Для счета "шевенисс" имеется особая единица — "рейзе" (reyse). "Орденские книги не оставляют сомнения в том, что "рейзе" — это определенное количество, а именно — 18 штук, которое можно легко вычислить из ряда записей"[373]. Все эти данные по-новому выглядят в свете свидетельства Абу Хамида. Орденские приказчики обменивали на серебро русские меховые деньги и вывозили их в качестве товара за рубеж. Этот очень дешевый и легкий товар (в бочку можно было набить 12 тыс. штук) мерился связками по 18 штук, как он и ходил в качестве денег на Руси. Может быть, название "рейзе" было производным от русского денежного термина "резана". Конечно, нельзя прямо сопоставлять рассказ Абу Хамида с сообщением о шевениссах. Абу Хамид говорит определенно об "ассигнациях", о шкурках, имевших ценность лишь при обращении внутри страны, и притом с печатью князя. Нелепо предположение, что "ассигнации" могли вывозиться за границу, где их ценность несомненно была ниже номинальной. Вероятно, в эпоху ганзейской торговли, если шевениссы служили деньгами, их меновая стоимость соответствовала потребительской.

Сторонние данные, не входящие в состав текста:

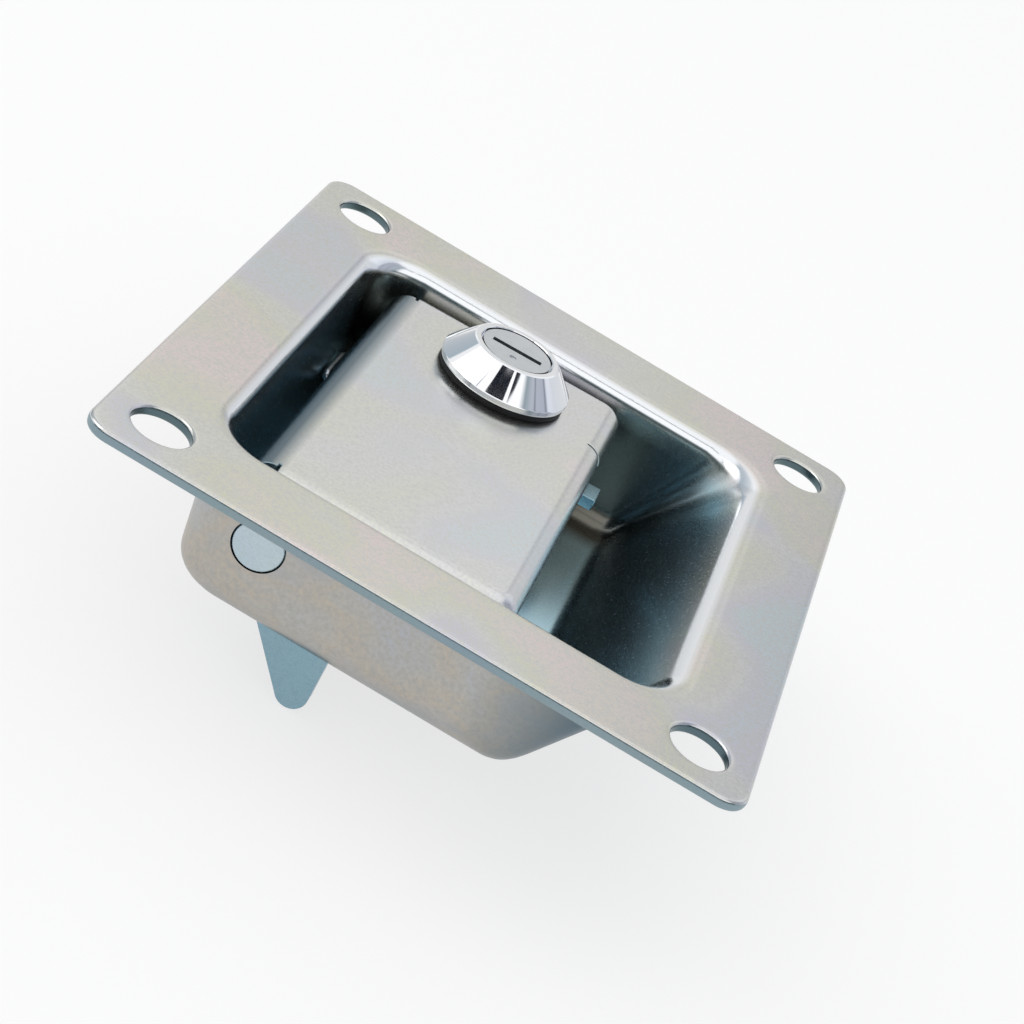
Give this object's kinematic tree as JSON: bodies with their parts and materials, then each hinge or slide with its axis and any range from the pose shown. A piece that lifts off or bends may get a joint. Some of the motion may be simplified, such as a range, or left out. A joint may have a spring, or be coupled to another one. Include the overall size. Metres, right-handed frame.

После рассказа о деньгах у Абу Хамида следует рассказ о славянских законах. Не будем комментировать это сообщение Абу Хамида, поскольку оно в основном не противоречит тому, что мы знаем из "Русской правды". Отметим лишь, что оно говорит скорее в пользу тех исследователей, которые считали, что неисполнение обязательств по древнерусскому праву ведет к рабству[374]. Следует обратить внимание на сообщение о том, что работа проданного в рабство за долги не засчитывается в сумму его долга и что, таким образом, он не может рассчитывать на освобождение без вмешательства со стороны.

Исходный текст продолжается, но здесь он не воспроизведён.